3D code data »

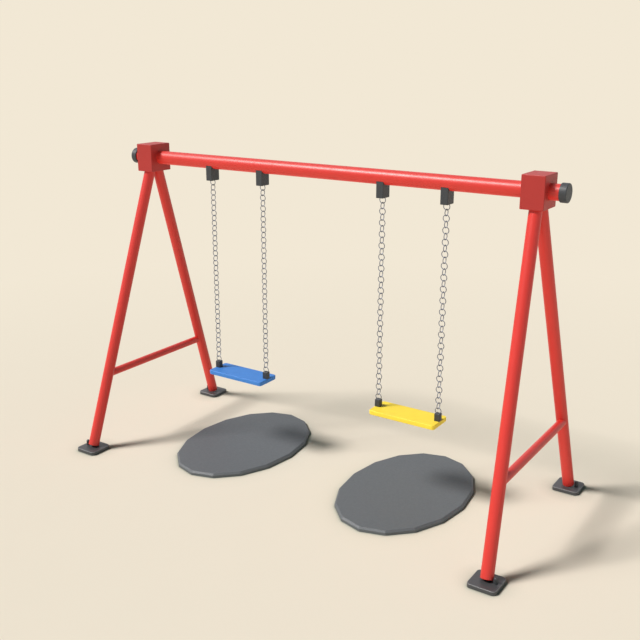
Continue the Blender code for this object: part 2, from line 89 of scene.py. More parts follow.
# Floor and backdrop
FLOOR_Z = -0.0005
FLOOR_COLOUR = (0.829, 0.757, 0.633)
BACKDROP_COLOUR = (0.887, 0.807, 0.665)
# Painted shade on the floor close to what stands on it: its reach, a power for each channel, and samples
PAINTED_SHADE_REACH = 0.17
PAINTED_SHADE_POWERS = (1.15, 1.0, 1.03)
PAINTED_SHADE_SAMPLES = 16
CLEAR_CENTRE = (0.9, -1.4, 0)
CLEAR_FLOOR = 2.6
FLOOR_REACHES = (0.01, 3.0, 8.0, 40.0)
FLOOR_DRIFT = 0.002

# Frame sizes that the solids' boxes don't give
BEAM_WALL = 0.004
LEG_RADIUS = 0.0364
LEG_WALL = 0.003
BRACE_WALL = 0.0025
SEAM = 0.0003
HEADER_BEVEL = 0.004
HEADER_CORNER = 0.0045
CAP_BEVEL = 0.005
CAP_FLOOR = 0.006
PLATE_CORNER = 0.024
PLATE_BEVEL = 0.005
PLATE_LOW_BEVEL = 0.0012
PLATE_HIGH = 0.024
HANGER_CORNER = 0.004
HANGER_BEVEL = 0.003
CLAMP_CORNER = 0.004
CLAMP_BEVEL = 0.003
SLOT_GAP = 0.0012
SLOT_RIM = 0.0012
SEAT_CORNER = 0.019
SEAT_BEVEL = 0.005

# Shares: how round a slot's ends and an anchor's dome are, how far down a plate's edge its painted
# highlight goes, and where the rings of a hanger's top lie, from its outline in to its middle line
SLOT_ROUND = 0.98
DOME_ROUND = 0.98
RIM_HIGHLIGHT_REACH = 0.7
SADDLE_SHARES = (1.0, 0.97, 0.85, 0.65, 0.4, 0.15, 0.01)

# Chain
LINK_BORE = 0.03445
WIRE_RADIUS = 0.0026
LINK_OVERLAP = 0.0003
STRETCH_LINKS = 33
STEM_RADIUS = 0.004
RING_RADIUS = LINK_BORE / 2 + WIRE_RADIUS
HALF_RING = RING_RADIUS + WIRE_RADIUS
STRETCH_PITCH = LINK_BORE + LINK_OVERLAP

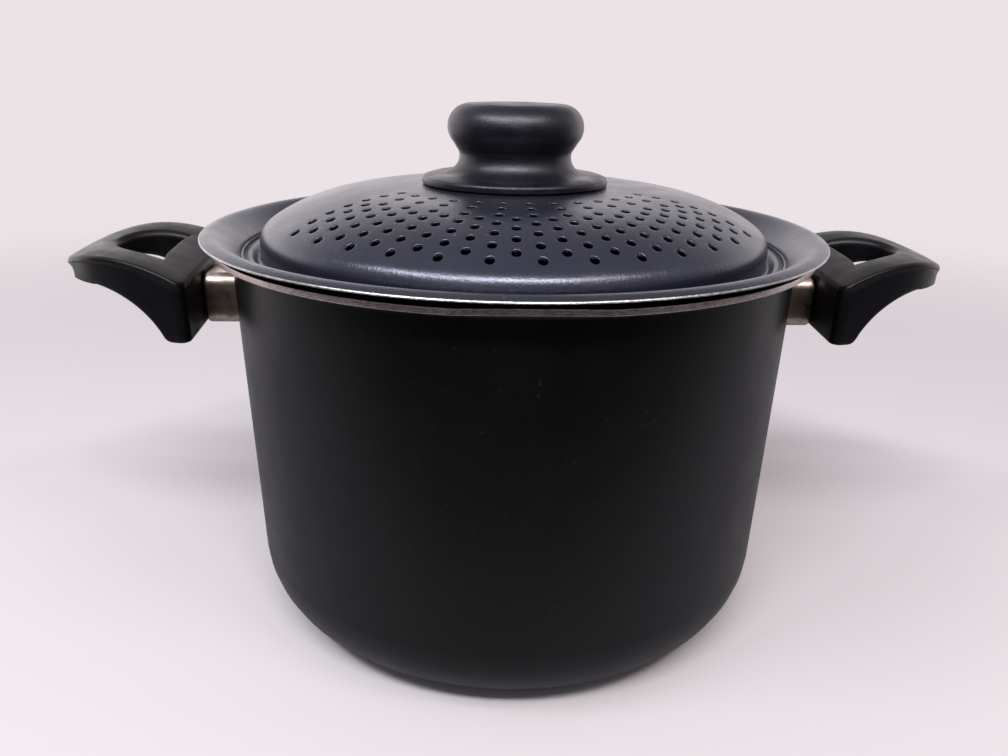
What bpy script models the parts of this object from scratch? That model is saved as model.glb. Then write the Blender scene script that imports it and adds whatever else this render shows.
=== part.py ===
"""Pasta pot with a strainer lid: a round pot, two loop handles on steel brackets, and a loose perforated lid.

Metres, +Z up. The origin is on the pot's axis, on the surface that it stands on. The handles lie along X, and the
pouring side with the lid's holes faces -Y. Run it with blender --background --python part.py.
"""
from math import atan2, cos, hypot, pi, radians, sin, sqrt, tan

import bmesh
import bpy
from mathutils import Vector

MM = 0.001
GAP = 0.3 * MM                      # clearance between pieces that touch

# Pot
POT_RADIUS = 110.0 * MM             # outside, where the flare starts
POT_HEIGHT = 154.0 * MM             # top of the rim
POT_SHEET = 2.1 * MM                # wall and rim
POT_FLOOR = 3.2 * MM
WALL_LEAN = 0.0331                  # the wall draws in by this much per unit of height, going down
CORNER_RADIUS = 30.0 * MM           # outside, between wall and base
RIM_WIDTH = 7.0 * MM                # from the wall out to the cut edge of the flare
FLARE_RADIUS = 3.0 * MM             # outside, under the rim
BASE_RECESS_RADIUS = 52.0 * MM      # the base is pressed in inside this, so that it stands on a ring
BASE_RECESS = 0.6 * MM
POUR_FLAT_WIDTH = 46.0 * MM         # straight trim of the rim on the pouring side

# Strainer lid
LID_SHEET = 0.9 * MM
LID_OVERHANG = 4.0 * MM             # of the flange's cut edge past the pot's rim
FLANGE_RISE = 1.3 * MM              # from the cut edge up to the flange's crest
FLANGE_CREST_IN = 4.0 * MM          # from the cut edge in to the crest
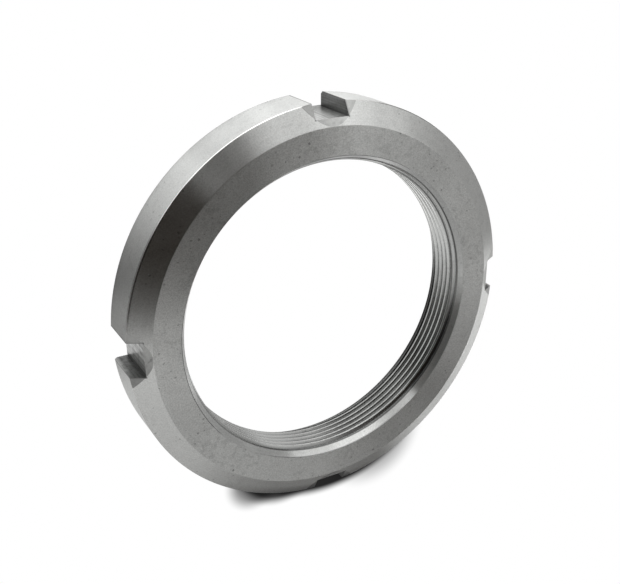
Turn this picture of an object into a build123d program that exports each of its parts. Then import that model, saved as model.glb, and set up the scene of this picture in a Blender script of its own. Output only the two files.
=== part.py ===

Instructions for the task » Quote only the stretch of lines that starts the data above and ends with the line containing "FLOOR_DRIFT = 0.002", both included.

Output of the exercise »
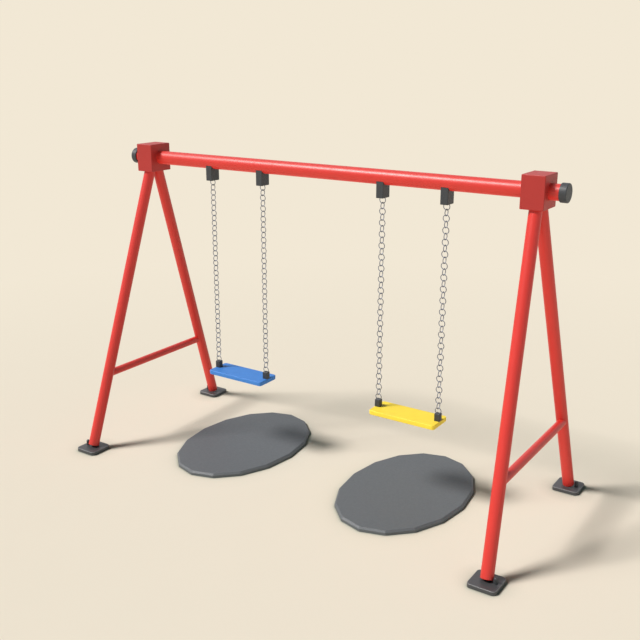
Continue the Blender code for this object: part 2, from line 89 of scene.py. More parts follow.
# Floor and backdrop
FLOOR_Z = -0.0005
FLOOR_COLOUR = (0.829, 0.757, 0.633)
BACKDROP_COLOUR = (0.887, 0.807, 0.665)
# Painted shade on the floor close to what stands on it: its reach, a power for each channel, and samples
PAINTED_SHADE_REACH = 0.17
PAINTED_SHADE_POWERS = (1.15, 1.0, 1.03)
PAINTED_SHADE_SAMPLES = 16
CLEAR_CENTRE = (0.9, -1.4, 0)
CLEAR_FLOOR = 2.6
FLOOR_REACHES = (0.01, 3.0, 8.0, 40.0)
FLOOR_DRIFT = 0.002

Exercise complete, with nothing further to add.